Prompt –
Exactly reproduce the lines that follow.

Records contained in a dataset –

★ ★ ★ ★ ★ ★ ★

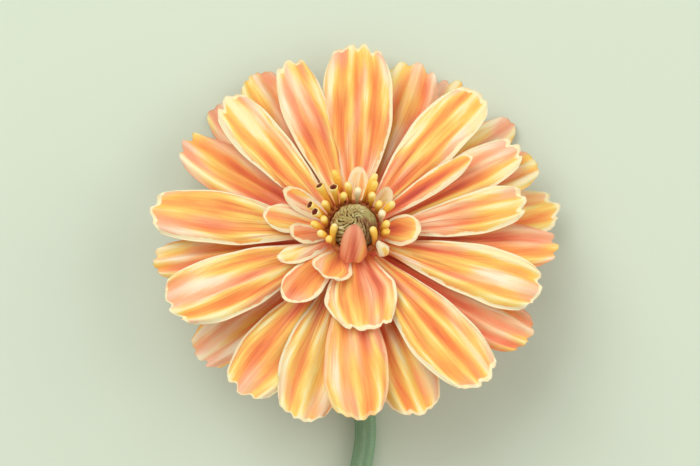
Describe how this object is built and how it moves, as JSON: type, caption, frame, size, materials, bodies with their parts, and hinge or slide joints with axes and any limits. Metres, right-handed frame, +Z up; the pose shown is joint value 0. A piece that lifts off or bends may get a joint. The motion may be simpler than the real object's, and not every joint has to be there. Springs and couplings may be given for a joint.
{
  "type": "marigold flower",
  "caption": "Cut marigold flower lying on its back: layered pleated orange petals, yellow florets round a green dome, leafless stem.",
  "frame": {"origin": "on the surface that the flower lies on, under the middle of its length and width", "axes": "+Z up from the surface, +Y from the cut end of the stem towards the head, +X to the right seen from above"},
  "size_m": [0.082, 0.1332, 0.034],
  "materials": {
    "stem": "soft green stem, satin, faintly ribbed",
    "calyx": "green bracts, matte",
    "back_petals": "salmon orange petals, velvety, pale edges",
    "front_petals": "golden orange petals, velvety, cream edges",
    "inner_petals": "orange petals, velvety, cream edges",
    "florets": "yellow florets, matte",
    "disc": "olive green buds, matte"
  },
  "bodies": {
    "root": {"stem": "stem", "calyx": "calyx", "back_petals": "back_petals", "front_petals": "front_petals", "inner_petals": "inner_petals", "florets": "florets", "disc": "disc"}
  },
  "joints": []
}
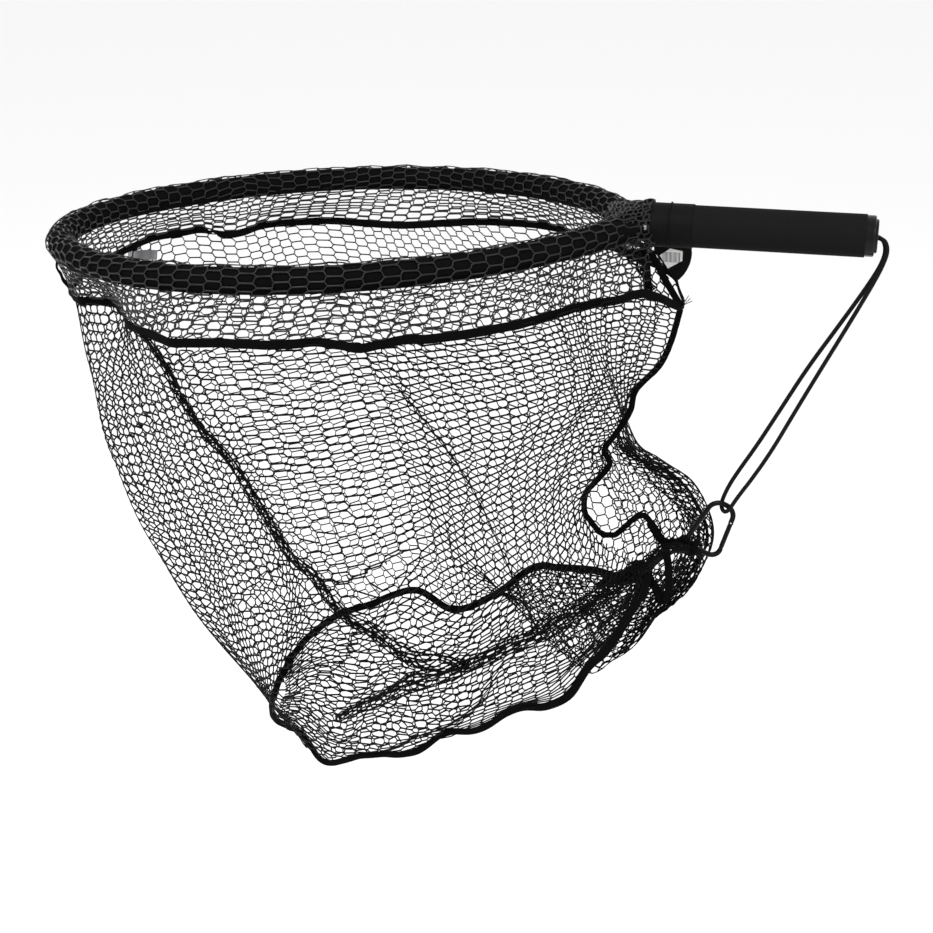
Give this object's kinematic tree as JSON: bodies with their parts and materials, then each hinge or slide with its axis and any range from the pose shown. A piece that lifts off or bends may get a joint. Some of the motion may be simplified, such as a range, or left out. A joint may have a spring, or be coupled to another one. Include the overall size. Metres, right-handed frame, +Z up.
{
  "type": "landing net",
  "caption": "Landing net with a floating foam hoop, deep mesh bag, foam handle and an elastic cord with a carabiner that folds the net.",
  "frame": {"origin": "middle of the foam grip, on the handle's axis", "axes": "+X along the handle from the hoop to the end cap, +Y across the hoop away from the side the carabiner hangs on, +Z up, with the bag hanging towards -Z"},
  "size_m": [0.7877, 0.4674, 0.5695],
  "materials": {
    "tube": "satin",
    "foam": "matte closed-cell foam",
    "netting": "knotless mesh of fine polyester thread",
    "plug": "matte",
    "sleeve": "satin",
    "cap": "gloss",
    "cord": "braided",
    "tape": "woven",
    "label": "thin satin",
    "carabiner": "anodised satin black",
    "steel": "plain",
    "card": "printed card",
    "sticker": "paper",
    "string": "twisted"
  },
  "bodies": {
    "net_and_handle": {"hoop_tube": "tube", "hoop_foam": "foam", "rim_netting": "netting", "neck_plug": "plug", "neck_rivets": "steel", "neck_sleeve": "sleeve", "handle_tube": "tube", "grip_foam": "foam", "end_cap": "cap", "end_disc": "cap", "cord_knot": "cord", "collar_netting": "netting", "wall_netting_front": "netting", "wall_netting_back": "netting", "base_netting": "netting", "collar_binding": "tape", "base_binding": "tape", "handle_side_tape": "tape", "tip_side_tape": "tape", "neck_tapes": "tape", "tape_tail": "tape", "care_label": "label", "elastic_cord": "cord"},
    "carabiner": {"carabiner_body": "carabiner", "gate_pin": "steel", "net_gather": "tape"},
    "gate": {"carabiner_gate": "carabiner", "gate_spring": "steel"},
    "tag": {"hang_tag": "card", "tag_sticker": "sticker", "tag_string": "string"}
  },
  "joints": [
    {"name": "carabiner_swing", "type": "hinge", "parent": "net_and_handle", "child": "carabiner", "pos_m": [-0.0354, -0.008, -0.2742], "axis": [0, 1, 0], "range_deg": [-10, 10]},
    {"name": "gate_hinge", "type": "hinge", "parent": "carabiner", "child": "gate", "pos_m": [-0.0244, -0.008, -0.2812], "axis": [0, 1, 0], "range_deg": [0, 20], "stiffness_Nm_per_rad": 0.1, "springref_deg": -17.19},
    {"name": "tag_swing", "type": "hinge", "parent": "net_and_handle", "child": "tag", "pos_m": [-0.096, 0, 0], "axis": [1, 0, 0], "range_deg": [0, 80]}
  ]
}
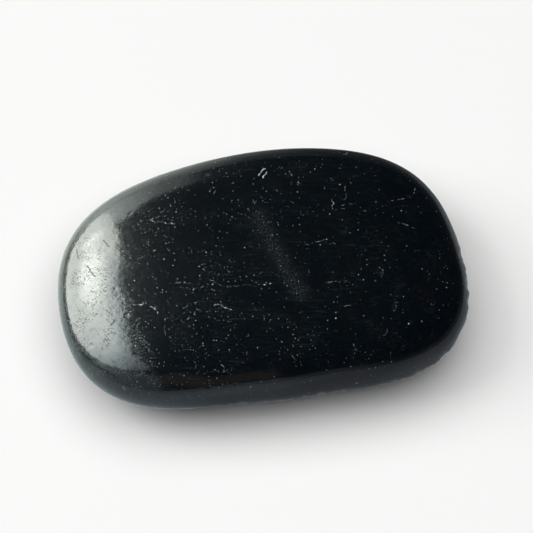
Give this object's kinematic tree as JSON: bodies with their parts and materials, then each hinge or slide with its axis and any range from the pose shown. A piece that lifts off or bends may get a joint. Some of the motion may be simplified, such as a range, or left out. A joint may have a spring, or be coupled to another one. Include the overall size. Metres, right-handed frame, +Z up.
{
  "type": "black tourmaline pebble",
  "caption": "Polished flattened pebble of black tourmaline with a rounded oblong outline and a small worn flat spot underneath that it rests on.",
  "frame": {"origin": "on the floor under the middle of the stone's box, at the height of the flat spot", "axes": "+X along the stone's length towards its squarer end, +Y across its width away from the straighter long edge, +Z up from the flat spot"},
  "size_m": [0.0398, 0.0268, 0.0118],
  "materials": {
    "black_tourmaline": "tumble polished, near black, with fine pits and faint striations"
  },
  "bodies": {
    "root": {"pebble": "black_tourmaline"}
  },
  "joints": []
}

★ ★ ★ ★ ★ ★ ★

The reply –
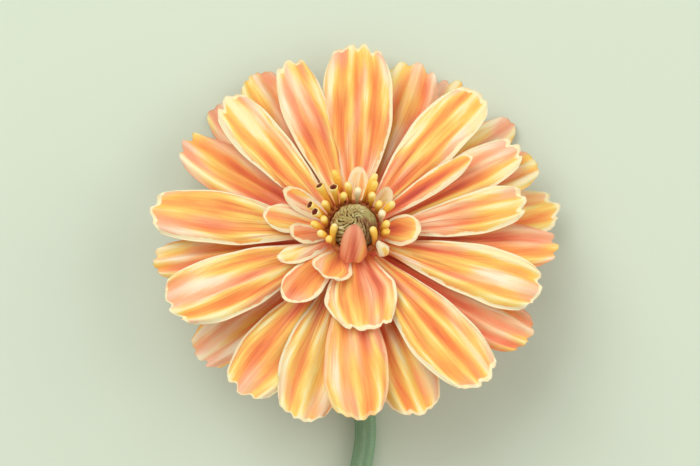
Describe how this object is built and how it moves, as JSON: type, caption, frame, size, materials, bodies with their parts, and hinge or slide joints with axes and any limits. Metres, right-handed frame, +Z up; the pose shown is joint value 0. A piece that lifts off or bends may get a joint. The motion may be simpler than the real object's, and not every joint has to be there. Springs and couplings may be given for a joint.
{
  "type": "marigold flower",
  "caption": "Cut marigold flower lying on its back: layered pleated orange petals, yellow florets round a green dome, leafless stem.",
  "frame": {"origin": "on the surface that the flower lies on, under the middle of its length and width", "axes": "+Z up from the surface, +Y from the cut end of the stem towards the head, +X to the right seen from above"},
  "size_m": [0.082, 0.1332, 0.034],
  "materials": {
    "stem": "soft green stem, satin, faintly ribbed",
    "calyx": "green bracts, matte",
    "back_petals": "salmon orange petals, velvety, pale edges",
    "front_petals": "golden orange petals, velvety, cream edges",
    "inner_petals": "orange petals, velvety, cream edges",
    "florets": "yellow florets, matte",
    "disc": "olive green buds, matte"
  },
  "bodies": {
    "root": {"stem": "stem", "calyx": "calyx", "back_petals": "back_petals", "front_petals": "front_petals", "inner_petals": "inner_petals", "florets": "florets", "disc": "disc"}
  },
  "joints": []
}
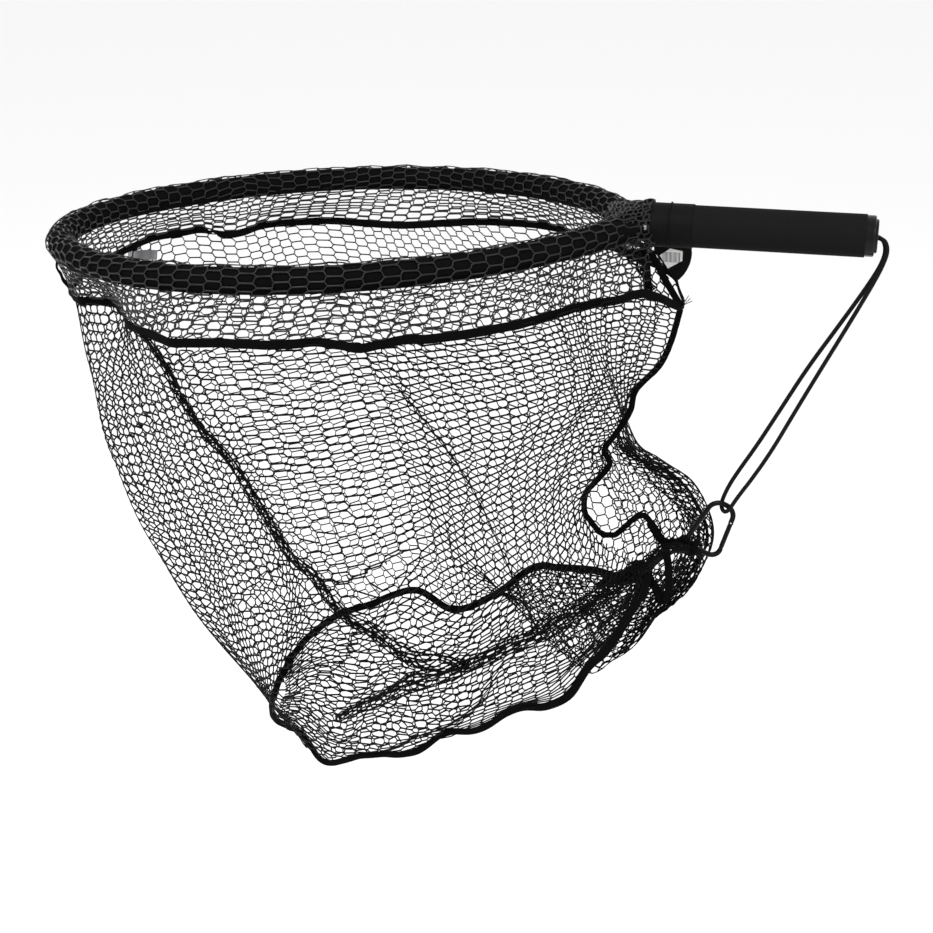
Give this object's kinematic tree as JSON: bodies with their parts and materials, then each hinge or slide with its axis and any range from the pose shown. A piece that lifts off or bends may get a joint. Some of the motion may be simplified, such as a range, or left out. A joint may have a spring, or be coupled to another one. Include the overall size. Metres, right-handed frame, +Z up.
{
  "type": "landing net",
  "caption": "Landing net with a floating foam hoop, deep mesh bag, foam handle and an elastic cord with a carabiner that folds the net.",
  "frame": {"origin": "middle of the foam grip, on the handle's axis", "axes": "+X along the handle from the hoop to the end cap, +Y across the hoop away from the side the carabiner hangs on, +Z up, with the bag hanging towards -Z"},
  "size_m": [0.7877, 0.4674, 0.5695],
  "materials": {
    "tube": "satin",
    "foam": "matte closed-cell foam",
    "netting": "knotless mesh of fine polyester thread",
    "plug": "matte",
    "sleeve": "satin",
    "cap": "gloss",
    "cord": "braided",
    "tape": "woven",
    "label": "thin satin",
    "carabiner": "anodised satin black",
    "steel": "plain",
    "card": "printed card",
    "sticker": "paper",
    "string": "twisted"
  },
  "bodies": {
    "net_and_handle": {"hoop_tube": "tube", "hoop_foam": "foam", "rim_netting": "netting", "neck_plug": "plug", "neck_rivets": "steel", "neck_sleeve": "sleeve", "handle_tube": "tube", "grip_foam": "foam", "end_cap": "cap", "end_disc": "cap", "cord_knot": "cord", "collar_netting": "netting", "wall_netting_front": "netting", "wall_netting_back": "netting", "base_netting": "netting", "collar_binding": "tape", "base_binding": "tape", "handle_side_tape": "tape", "tip_side_tape": "tape", "neck_tapes": "tape", "tape_tail": "tape", "care_label": "label", "elastic_cord": "cord"},
    "carabiner": {"carabiner_body": "carabiner", "gate_pin": "steel", "net_gather": "tape"},
    "gate": {"carabiner_gate": "carabiner", "gate_spring": "steel"},
    "tag": {"hang_tag": "card", "tag_sticker": "sticker", "tag_string": "string"}
  },
  "joints": [
    {"name": "carabiner_swing", "type": "hinge", "parent": "net_and_handle", "child": "carabiner", "pos_m": [-0.0354, -0.008, -0.2742], "axis": [0, 1, 0], "range_deg": [-10, 10]},
    {"name": "gate_hinge", "type": "hinge", "parent": "carabiner", "child": "gate", "pos_m": [-0.0244, -0.008, -0.2812], "axis": [0, 1, 0], "range_deg": [0, 20], "stiffness_Nm_per_rad": 0.1, "springref_deg": -17.19},
    {"name": "tag_swing", "type": "hinge", "parent": "net_and_handle", "child": "tag", "pos_m": [-0.096, 0, 0], "axis": [1, 0, 0], "range_deg": [0, 80]}
  ]
}
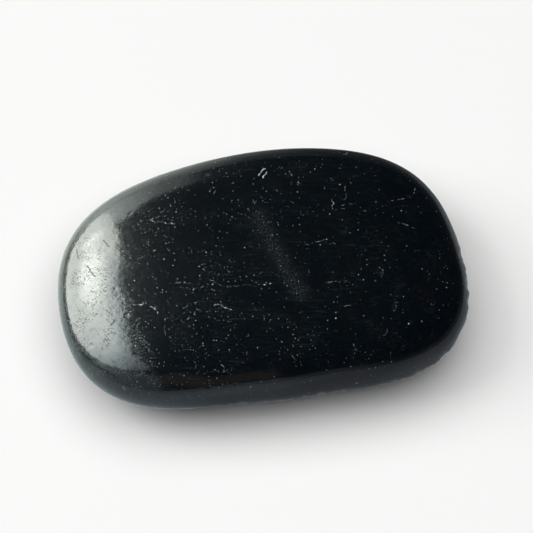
Give this object's kinematic tree as JSON: bodies with their parts and materials, then each hinge or slide with its axis and any range from the pose shown. A piece that lifts off or bends may get a joint. Some of the motion may be simplified, such as a range, or left out. A joint may have a spring, or be coupled to another one. Include the overall size. Metres, right-handed frame, +Z up.
{
  "type": "black tourmaline pebble",
  "caption": "Polished flattened pebble of black tourmaline with a rounded oblong outline and a small worn flat spot underneath that it rests on.",
  "frame": {"origin": "on the floor under the middle of the stone's box, at the height of the flat spot", "axes": "+X along the stone's length towards its squarer end, +Y across its width away from the straighter long edge, +Z up from the flat spot"},
  "size_m": [0.0398, 0.0268, 0.0118],
  "materials": {
    "black_tourmaline": "tumble polished, near black, with fine pits and faint striations"
  },
  "bodies": {
    "root": {"pebble": "black_tourmaline"}
  },
  "joints": []
}